DIRECTIONS FOR THIS TASK:
Look through the material below. Copy each line that contains the string "before".

========

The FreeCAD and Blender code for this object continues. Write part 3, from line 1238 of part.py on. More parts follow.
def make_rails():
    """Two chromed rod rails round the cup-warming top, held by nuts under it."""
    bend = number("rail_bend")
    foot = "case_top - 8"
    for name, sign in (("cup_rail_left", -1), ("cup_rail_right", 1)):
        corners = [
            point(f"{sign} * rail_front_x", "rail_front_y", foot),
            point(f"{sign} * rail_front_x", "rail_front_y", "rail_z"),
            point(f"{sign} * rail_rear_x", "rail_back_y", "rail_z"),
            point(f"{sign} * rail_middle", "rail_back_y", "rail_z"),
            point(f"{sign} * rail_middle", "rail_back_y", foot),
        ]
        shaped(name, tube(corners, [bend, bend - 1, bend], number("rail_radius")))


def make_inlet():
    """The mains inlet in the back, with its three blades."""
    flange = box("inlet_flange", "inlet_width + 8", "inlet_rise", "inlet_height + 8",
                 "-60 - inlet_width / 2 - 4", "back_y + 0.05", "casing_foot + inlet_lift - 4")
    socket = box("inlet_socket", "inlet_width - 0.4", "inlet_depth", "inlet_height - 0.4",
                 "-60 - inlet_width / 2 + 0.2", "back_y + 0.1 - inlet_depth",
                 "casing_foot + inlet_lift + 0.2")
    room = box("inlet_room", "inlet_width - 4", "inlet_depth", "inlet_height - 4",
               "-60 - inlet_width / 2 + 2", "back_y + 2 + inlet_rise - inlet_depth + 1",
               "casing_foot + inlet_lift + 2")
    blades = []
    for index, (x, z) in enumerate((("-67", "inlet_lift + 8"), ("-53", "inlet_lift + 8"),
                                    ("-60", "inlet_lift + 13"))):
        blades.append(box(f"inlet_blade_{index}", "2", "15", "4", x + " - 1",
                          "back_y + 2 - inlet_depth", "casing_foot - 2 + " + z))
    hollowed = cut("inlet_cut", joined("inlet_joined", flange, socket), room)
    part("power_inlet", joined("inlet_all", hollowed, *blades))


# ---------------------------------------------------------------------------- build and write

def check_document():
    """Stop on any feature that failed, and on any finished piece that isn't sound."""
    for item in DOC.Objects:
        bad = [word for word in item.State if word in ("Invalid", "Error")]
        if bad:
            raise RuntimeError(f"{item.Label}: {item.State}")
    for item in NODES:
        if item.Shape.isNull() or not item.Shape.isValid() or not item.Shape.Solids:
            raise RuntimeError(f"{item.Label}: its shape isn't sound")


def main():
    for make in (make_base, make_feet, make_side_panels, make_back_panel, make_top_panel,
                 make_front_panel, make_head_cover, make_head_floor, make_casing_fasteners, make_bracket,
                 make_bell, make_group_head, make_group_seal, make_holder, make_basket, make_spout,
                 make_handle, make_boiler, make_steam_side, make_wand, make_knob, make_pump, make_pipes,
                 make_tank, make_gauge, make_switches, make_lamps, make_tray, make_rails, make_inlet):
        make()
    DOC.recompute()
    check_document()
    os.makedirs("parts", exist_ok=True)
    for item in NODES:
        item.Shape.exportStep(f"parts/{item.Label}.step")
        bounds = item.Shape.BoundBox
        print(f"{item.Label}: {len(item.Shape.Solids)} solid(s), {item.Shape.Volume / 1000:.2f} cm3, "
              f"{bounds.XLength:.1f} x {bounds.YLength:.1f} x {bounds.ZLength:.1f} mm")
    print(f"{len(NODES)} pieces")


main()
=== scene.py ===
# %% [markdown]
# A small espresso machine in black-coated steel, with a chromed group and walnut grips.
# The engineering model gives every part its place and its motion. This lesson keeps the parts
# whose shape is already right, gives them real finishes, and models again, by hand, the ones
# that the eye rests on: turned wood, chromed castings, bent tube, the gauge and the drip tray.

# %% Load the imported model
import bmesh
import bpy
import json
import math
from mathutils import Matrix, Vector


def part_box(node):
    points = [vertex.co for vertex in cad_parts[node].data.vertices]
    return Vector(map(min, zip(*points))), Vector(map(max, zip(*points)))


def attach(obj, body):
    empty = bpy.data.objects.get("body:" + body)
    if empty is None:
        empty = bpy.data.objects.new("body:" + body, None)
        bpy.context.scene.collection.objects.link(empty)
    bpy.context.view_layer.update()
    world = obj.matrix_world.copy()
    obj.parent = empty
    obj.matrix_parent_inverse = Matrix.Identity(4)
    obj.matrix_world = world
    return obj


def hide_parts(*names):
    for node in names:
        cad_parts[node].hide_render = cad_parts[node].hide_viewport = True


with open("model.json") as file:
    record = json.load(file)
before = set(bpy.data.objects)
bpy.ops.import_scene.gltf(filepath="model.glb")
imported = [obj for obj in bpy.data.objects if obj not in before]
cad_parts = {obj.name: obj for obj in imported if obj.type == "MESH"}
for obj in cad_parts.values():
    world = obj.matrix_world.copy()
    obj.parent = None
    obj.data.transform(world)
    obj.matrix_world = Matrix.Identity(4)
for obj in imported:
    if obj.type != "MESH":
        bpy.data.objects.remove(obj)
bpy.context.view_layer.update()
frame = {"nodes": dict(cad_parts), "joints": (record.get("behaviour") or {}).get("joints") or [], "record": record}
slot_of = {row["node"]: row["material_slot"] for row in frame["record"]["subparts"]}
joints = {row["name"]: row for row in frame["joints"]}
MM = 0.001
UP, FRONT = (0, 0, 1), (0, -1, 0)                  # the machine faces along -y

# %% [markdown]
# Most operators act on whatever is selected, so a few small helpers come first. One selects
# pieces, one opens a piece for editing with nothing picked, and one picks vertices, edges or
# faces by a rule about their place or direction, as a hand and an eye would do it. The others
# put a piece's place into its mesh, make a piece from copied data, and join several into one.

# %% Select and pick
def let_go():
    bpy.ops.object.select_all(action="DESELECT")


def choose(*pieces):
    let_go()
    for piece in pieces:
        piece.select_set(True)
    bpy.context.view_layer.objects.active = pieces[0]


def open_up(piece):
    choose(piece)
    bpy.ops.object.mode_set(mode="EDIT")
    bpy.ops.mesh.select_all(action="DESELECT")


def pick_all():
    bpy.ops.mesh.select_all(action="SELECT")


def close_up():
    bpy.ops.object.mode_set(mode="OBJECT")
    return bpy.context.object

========

SOLUTION TO THIS TASK:
before = set(bpy.data.objects)
imported = [obj for obj in bpy.data.objects if obj not in before]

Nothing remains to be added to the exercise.